At the very least, the 1.5-year gap between Ron Howard’s Solo and J.J. Abrams’ Star Wars 9 will circumvent any franchise overload. Moreover, whatever demographics will stay home due to their dissatisfaction with The Last Jedi will be countered by folks who show up because it’s the third and final chapter in this new trilogy. Whether or not J.J. Abrams is able to make a third flick that makes both Force Awakens and Last Jedi fans happy is an open question, but it will still be the ninth (and possibly final) saga in the ongoing Skywalker/Solo story. It would be like like dedicated MCU fans staying home from Avengers 4 because they didn’t like Avengers: Infinity War or Ant-Man and the Wasp.

Whether it takes the standard 20-25% jump from Last Jedi (see: Return of the Jedi and Revenge of the Sith),  audiences will show up because it’s a Star Wars event. At least, they’ll show up once. The biggest “threat” to Star Wars 9‘s final global gross isn’t Star Wars fatigue, fan backlash or any other potentially non-existent variables. It’ll be the sheer amount of big movies opening in November and December of 2019. November alone will see Warner Bros./Time Warner Inc.’s Wonder Woman 1984, Paramount/Viacom Inc.’s Sonic the Hedgehog, Annapurna’s James Bond 25, Paramount’s Terminator reboot and Walt Disney’s Frozen 2. And then December will have Walt Disney’s Star Wars 9, Fox’s Death on the Nile, Universal’s Wicked and Sony’s Jumanji 3 all likely/possibly opening on or around Episode 9‘s Dec. 20 release.

Some of those may be delayed (I haven’t heard much about Wicked since it was announced),. The early November stuff may be played out by Christmas.
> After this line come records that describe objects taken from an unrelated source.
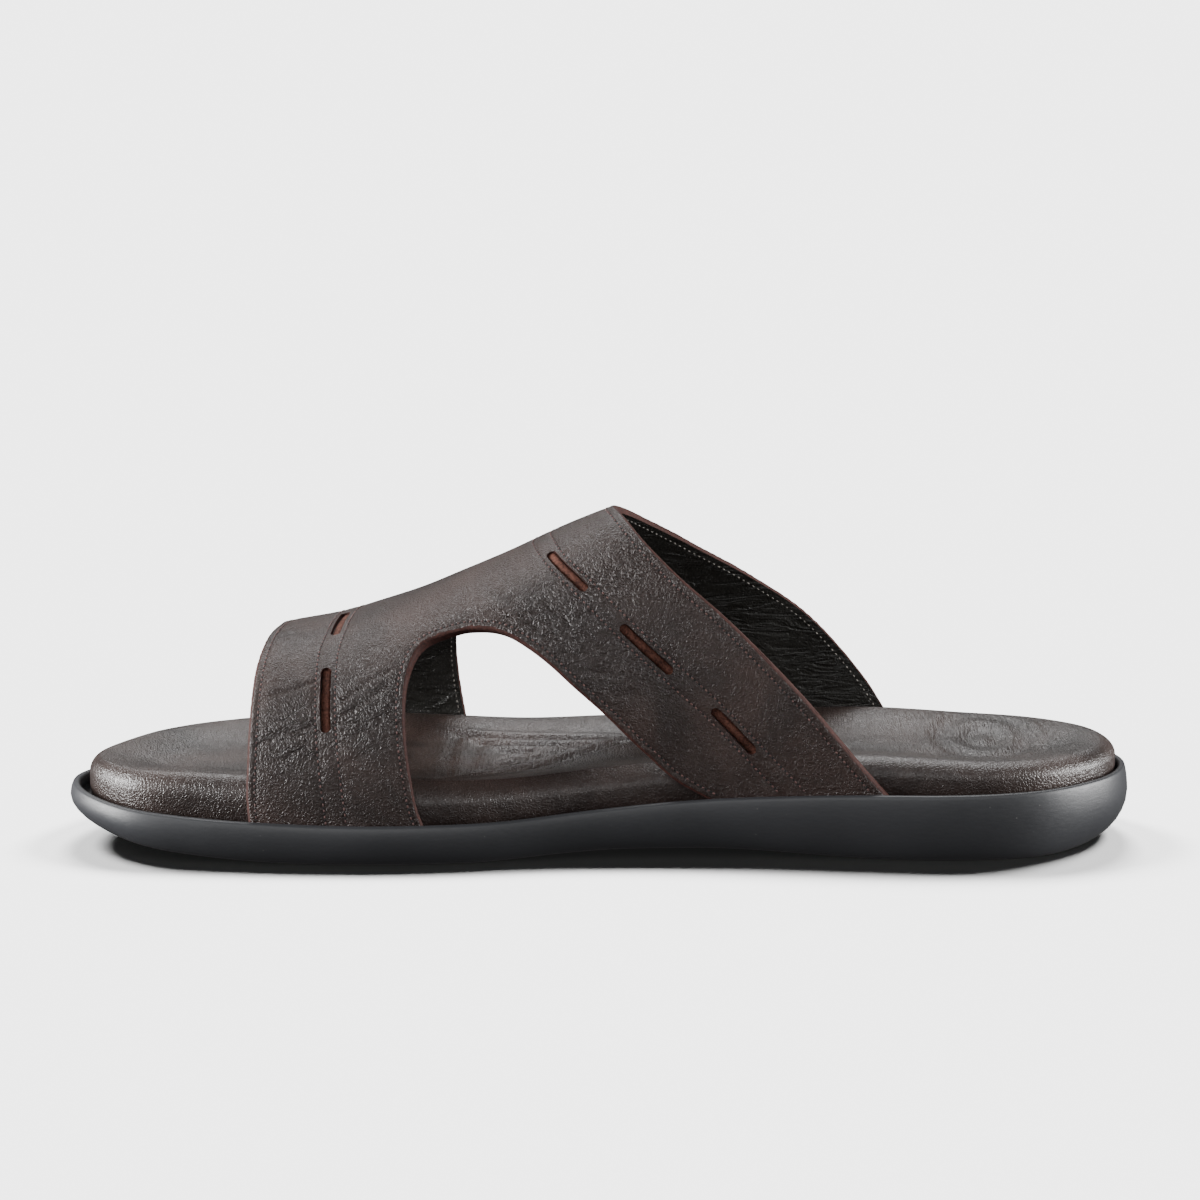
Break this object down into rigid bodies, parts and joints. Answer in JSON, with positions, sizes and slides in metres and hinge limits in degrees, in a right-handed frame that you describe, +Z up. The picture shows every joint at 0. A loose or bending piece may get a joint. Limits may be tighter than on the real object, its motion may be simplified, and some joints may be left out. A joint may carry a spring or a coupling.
{
  "type": "slide sandal",
  "caption": "Open slide sandal with a contoured padded footbed, a cup sole and a wide leather upper whose front and back straps join over the instep above side cut-outs.",
  "frame": {"origin": "bottom centre of the sandal's bounding box, on the floor it stands on", "axes": "+X along the sandal towards the heel (the toe is at -X), +Y towards the little-toe side, +Z up"},
  "size_m": [0.285, 0.102, 0.0883],
  "materials": {
    "outsole": "satin black moulded",
    "footbed": "semi-gloss dark brown, padded",
    "upper": "satin dark brown, fine grain",
    "front_lace_strip": "matt reddish brown",
    "back_lace_strip": "matt reddish brown"
  },
  "bodies": {
    "root": {"outsole": "outsole", "footbed": "footbed", "upper": "upper", "front_lace_strip": "front_lace_strip", "back_lace_strip": "back_lace_strip"}
  },
  "joints": []
}
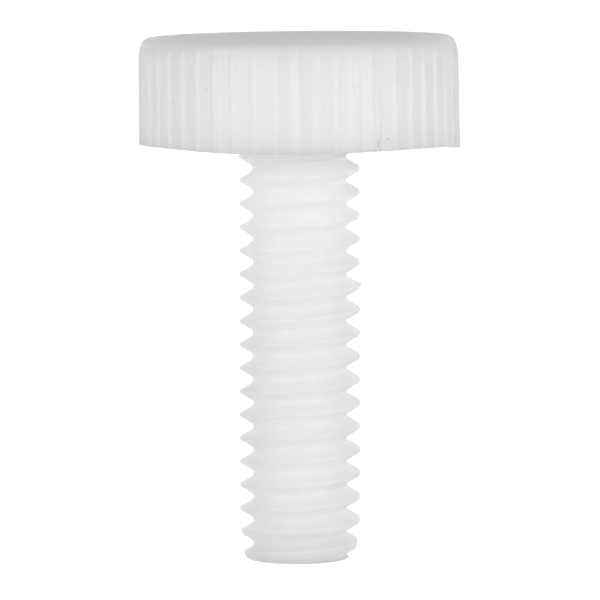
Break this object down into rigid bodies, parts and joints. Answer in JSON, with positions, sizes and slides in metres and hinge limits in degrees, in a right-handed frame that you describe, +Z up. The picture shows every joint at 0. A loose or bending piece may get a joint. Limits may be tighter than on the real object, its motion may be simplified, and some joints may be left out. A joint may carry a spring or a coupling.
{
  "type": "thumb screw",
  "caption": "Moulded thumb screw with a low, finely ribbed round head and a coarse right-hand threaded shank ending in a short tapered tip.",
  "frame": {"origin": "centre of the bounding box's bottom face, on the table under the lying screw", "axes": "the screw lies on its side as it comes to rest: its axis runs in the plane X = 0, the head towards +Y and the tip towards -Y and slightly down, and +Z is up"},
  "size_m": [0.0108, 0.0186, 0.0112],
  "materials": {
    "natural_nylon": "semi-gloss, as moulded"
  },
  "bodies": {
    "root": {"thumb_screw": "natural_nylon"}
  },
  "joints": []
}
That’s not factoring the likely schedule changes if Disney or Comcast Corp. buys Fox. But that’s a lot of big movies at the end of 2019. The successes of Jumanji: Welcome to the Jungle and The Greatest Showman (and, to a lesser extent, Ferdinand), showed Hollywood that it could release other big movies and thrive alongside Star Wars. A big part of Last Jedi‘s smaller multiplier (and thus smaller domestic gross) was merely due to having other family-friendly options available during the 2017 holiday season. In 2015, Force Awakens was the only game in town for live-action family-friendly thrills.

Not so in 2017, and certainly not so in 2019. Everyone may see Star Wars 9, but with plenty of other options over the holiday, they are less likely to see it twice or thrice. If Star Wars 9 ends up with a gross closer to The Last Jedi (or Rogue One) than The Force Awakens, the critical factor may be that other studios are willing to open their big movies alongside a Star Wars movie. It won’t be because audiences secretly hated The Last Jedi or because Solo exposed a plague of Star Wars fatigue. It will be because Star Wars will no longer be the only game in town, which is an advantage that it has usually had for much of its lifetime.

That’s an advantage Star Wars can no longer count on. When you put Spider-Man against Attack of the Clones or Jumanji: Welcome to the Jungle against Last Jedi (or Sing against Rogue One), the numbers go down. In 2019, Star Wars 9 may have some Wonder-fully Wicked competition nipping at its heels. So Star Wars will have to prove, like another big year-end release, that nobody (still) does it better. But in the meantime, the best Star Wars movie in 38 years is now available on Netflix Instant. It really is the movie of our era, celebrating the idea that it’ll be today’s Star Wars: Rebels or Force Awakens fans, not the Empire Strikes Back die-hards of yesterday, who will save us. Oh, and it’s a terrific action-adventure to boot.